Adapted from a play by Peter Genoway – which might be a Canadian equivalent of Conor McPherson’s The Weir – this is a low-key yet intense drama set in two bar-rooms on snowy Saturday nights a week apart, where lone semi-strangers show up just after closing time in need of warmth, drink and expiation and missions related to death must be completed.
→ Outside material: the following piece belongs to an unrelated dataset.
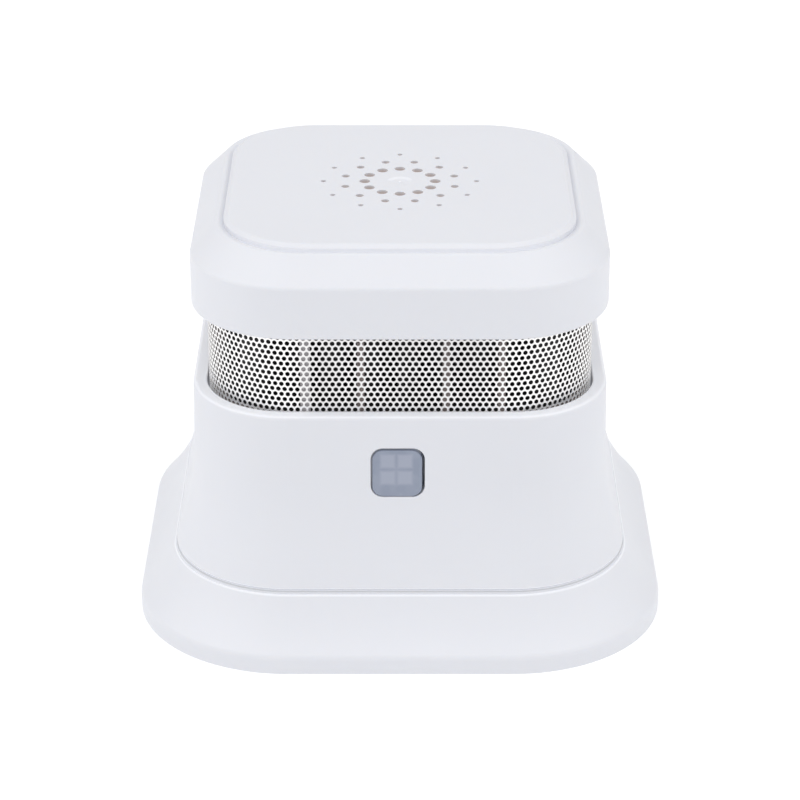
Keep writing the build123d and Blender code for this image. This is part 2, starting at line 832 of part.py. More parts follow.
# ---------------------------------------------------------------- top cap
with BuildPart() as top_cap:
    with BuildSketch(Plane.XY.offset(cap_bottom)):
        rounded_square(cap_half, cap_centre)
    extrude(amount=cap_shoulder - cap_bottom)
    # Shoulder that climbs to a crest round the plateau
    with BuildSketch(Plane.XY.offset(cap_shoulder)):
        rounded_square(cap_half, cap_centre)
    with BuildSketch(Plane.XY.offset(crest_height)):
        rounded_square(crest_half, crest_centre)
    loft()
    fillet(top_cap.faces().sort_by(Axis.Z)[0].edges(), radius=cap_fillet)
    below, above = cap_shoulder - hair, cap_shoulder + hair
    fillet(top_cap.edges().filter_by_position(Axis.Z, below, above), radius=shoulder_fillet)
    # Inside the crest the surface dips to the foot of the plateau
    with BuildSketch(Plane.XY.offset(plateau_foot)):
        rounded_square(plateau_half, plateau_centre)
    with BuildSketch(Plane.XY.offset(crest_height)):
        rounded_square(crest_half, crest_centre)
    loft(mode=Mode.SUBTRACT)
    crest_edges = top_cap.edges().filter_by_position(Axis.Z, crest_height - hair, crest_height + hair)
    fillet(crest_edges, radius=crest_fillet)
    # Raised plateau with a bevelled edge
    with BuildSketch(Plane.XY.offset(plateau_foot - root)):
        rounded_square(plateau_half, plateau_centre)
    extrude(amount=bevel_foot - plateau_foot + root)
    with BuildSketch(Plane.XY.offset(bevel_foot)):
        rounded_square(plateau_half, plateau_centre)
    with BuildSketch(Plane.XY.offset(cap_top)):
        rounded_square(plateau_half - bevel_width, plateau_centre)
    loft()
    fillet(top_cap.faces().sort_by(Axis.Z)[-1].edges(), radius=plateau_fillet)
    # Hollow underside
    with BuildSketch(Plane.XY.offset(cap_bottom)):
        rounded_square(cap_half - cap_wall, cap_centre)
    extrude(amount=cap_hollow_shoulder - cap_bottom, mode=Mode.SUBTRACT)
    with BuildSketch(Plane.XY.offset(cap_hollow_shoulder)):
        rounded_square(cap_half - cap_wall, cap_centre)
    with BuildSketch(Plane.XY.offset(cap_ceiling)):
        rounded_square(cap_ceiling_half, plateau_centre)
    loft(mode=Mode.SUBTRACT)
    # Bosses for the cap screws
    with BuildSketch(Plane.XY.offset(column_top)):
        with GridLocations(2 * cap_post_offset, 2 * cap_post_offset, 2, 2):
            Circle(cap_post_radius)
    extrude(amount=cap_ceiling - column_top)
    with BuildSketch(Plane.XY.offset(column_top)):
        with GridLocations(2 * cap_post_offset, 2 * cap_post_offset, 2, 2):
            Circle(pilot_radius)
    extrude(amount=cap_pilot_depth, mode=Mode.SUBTRACT)
    # Resonator chamber over the sounder, with the collar that holds the disc down
    with BuildSketch(Plane.XY.offset(collar_bottom)):
        Circle(collar_radius)
    extrude(amount=cap_ceiling - collar_bottom)
    with BuildSketch(Plane.XY.offset(collar_bottom)):
        Circle(resonator_radius)
    extrude(amount=resonator_ceiling - collar_bottom, mode=Mode.SUBTRACT)
    with BuildSketch(Plane.XY.offset(resonator_ceiling)):
        for ring_radius, hole_radius, start in sound_hole_rings:
            with PolarLocations(ring_radius, sound_holes_per_ring, start_angle=start):
                Circle(hole_radius)
    extrude(amount=cap_top - resonator_ceiling, mode=Mode.SUBTRACT)
    # Shallow round dimple with the mark of the mould gate in its middle
    with Locations((0, 0, cap_top - dimple_depth + dimple_sphere)):
        Sphere(dimple_sphere, mode=Mode.SUBTRACT)
    with BuildSketch(Plane.XY.offset(cap_top - 2 * dimple_depth)):
        Circle(gate_mark_radius)
    extrude(amount=dimple_depth + gate_mark_height)
save(top_cap.part, "top_cap")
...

Late at night, ski-masked young man Steve (RJ Mitte) ticks off wary, short-fused barman Paul (Peter Outerbridge), who reaches for a baseball bat to see off the intruder – who turns out to be the estranged, drifter son of a veteran drinker whose ashes Paul has kept in his fishing tackle box. Annoyed as he was at a threatening intruder, Paul is angrier still that Steve has turned up back in town and lays into Steve for abandoning his old man, Gordon (Nicholas Campbell). Steve offers to settle his debts by telling a story … of that night, a week earlier and a town over, when a well-dressed man (Martin Roach) showed up similarly at the end of play, and another barman (Ari Millen) offered him a free drink – in the wrong glass – and some reminiscences that also verge on barbed assault.
‘A story is worth a thousand words,’ we’re told several times – and here tales are told as currency but also in aggression, with Paul illustrating the bar-room skill of ‘goosing’ a story (in his case, literally a fish story) but also dredging up a flashback of his own, in which Steve’s father recounts an early encounter with a man who left a lifelong, negative impression on him. Inside the stories-within-stories structure is quite a tight little crime drama with horror overtones, but the film impresses for its quiet, melancholy conviction. Guys telling stories in bars – with no women getting a look-in (no one in this world has a visible wife or mother, and pursuit tales are all about fish rather than sex) – makes for a film which showcases underacting (though everyone gets to flash menace at one point or another) and allusiveness.
The Oak Room requires concentration, but for a film which is almost literally all talk it’s a gripping experience – and every piece of the mosaic, including the rude drunken kid (Amos Crawley) who plays a minor but key role in two of the inset yarns, is there for a reason. Genoway scripts, and Cody Calahan calms down from his flamboyant horror mode (the Antisocial films, Let Her Out) to craft a perfect chamber piece.